# Extracted data start
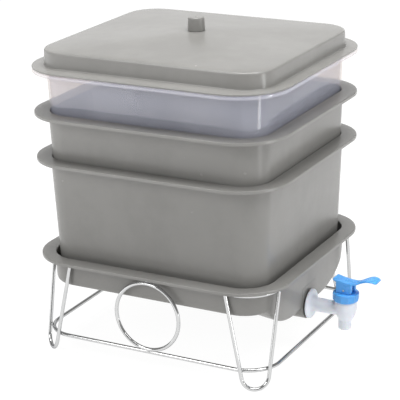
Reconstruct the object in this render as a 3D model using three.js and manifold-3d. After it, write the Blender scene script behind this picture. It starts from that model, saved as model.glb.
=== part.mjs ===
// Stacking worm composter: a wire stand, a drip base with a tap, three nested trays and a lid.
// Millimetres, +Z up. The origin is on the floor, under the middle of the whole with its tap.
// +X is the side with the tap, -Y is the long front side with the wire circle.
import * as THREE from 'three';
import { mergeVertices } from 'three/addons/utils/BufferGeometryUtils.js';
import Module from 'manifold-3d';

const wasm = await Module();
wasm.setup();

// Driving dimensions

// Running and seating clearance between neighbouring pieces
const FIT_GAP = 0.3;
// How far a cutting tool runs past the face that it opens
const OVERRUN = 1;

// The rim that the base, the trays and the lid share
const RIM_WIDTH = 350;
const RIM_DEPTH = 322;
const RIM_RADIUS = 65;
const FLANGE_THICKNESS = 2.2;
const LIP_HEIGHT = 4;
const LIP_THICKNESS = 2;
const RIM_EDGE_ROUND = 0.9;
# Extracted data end
# Extracted data start
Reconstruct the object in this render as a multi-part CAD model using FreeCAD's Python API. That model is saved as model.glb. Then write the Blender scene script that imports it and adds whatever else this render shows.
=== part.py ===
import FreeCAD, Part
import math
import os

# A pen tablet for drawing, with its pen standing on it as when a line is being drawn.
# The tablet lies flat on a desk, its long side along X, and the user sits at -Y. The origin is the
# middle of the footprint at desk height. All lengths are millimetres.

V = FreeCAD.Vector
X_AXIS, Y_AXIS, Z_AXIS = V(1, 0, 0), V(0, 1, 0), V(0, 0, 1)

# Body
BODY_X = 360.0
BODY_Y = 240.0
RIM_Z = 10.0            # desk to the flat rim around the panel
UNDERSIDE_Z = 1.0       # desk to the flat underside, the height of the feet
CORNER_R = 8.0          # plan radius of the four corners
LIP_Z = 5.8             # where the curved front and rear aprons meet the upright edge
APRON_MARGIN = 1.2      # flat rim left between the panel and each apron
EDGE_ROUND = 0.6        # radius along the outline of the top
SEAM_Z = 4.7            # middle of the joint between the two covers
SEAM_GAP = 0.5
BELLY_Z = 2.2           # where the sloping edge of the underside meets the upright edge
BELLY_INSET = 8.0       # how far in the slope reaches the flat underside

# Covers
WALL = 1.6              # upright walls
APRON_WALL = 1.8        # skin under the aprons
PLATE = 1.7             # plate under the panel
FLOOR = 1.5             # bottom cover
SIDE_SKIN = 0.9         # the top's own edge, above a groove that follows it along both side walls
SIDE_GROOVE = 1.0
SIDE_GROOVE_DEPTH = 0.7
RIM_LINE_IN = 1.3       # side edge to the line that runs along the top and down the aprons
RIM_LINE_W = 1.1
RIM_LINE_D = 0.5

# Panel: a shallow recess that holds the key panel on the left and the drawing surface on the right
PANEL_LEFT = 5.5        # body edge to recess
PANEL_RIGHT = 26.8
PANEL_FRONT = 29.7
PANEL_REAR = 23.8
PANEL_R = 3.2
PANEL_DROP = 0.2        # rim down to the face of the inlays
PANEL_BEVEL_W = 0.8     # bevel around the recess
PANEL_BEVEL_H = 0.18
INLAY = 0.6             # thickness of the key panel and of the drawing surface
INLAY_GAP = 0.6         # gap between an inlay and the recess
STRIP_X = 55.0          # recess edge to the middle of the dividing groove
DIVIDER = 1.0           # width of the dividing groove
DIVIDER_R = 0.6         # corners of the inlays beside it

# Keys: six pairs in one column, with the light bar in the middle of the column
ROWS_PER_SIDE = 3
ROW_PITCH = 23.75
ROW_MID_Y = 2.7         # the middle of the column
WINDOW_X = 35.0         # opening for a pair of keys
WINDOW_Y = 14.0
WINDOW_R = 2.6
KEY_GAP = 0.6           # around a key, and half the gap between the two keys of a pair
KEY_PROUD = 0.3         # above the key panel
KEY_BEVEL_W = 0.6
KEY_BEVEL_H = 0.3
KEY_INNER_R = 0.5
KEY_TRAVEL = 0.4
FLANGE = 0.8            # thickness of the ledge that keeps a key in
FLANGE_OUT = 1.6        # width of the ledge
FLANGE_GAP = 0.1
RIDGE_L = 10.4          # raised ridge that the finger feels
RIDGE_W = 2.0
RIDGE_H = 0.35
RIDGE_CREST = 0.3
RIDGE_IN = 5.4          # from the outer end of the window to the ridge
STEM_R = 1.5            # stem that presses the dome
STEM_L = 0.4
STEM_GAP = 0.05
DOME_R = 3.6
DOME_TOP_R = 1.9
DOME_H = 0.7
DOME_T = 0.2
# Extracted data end
**Work required**
Copy each line that contains the word "three".

**Exercise solution**
Reconstruct the object in this render as a 3D model using three.js and manifold-3d. After it, write the Blender scene script behind this picture. It starts from that model, saved as model.glb.
// Stacking worm composter: a wire stand, a drip base with a tap, three nested trays and a lid.
import * as THREE from 'three';
import { mergeVertices } from 'three/addons/utils/BufferGeometryUtils.js';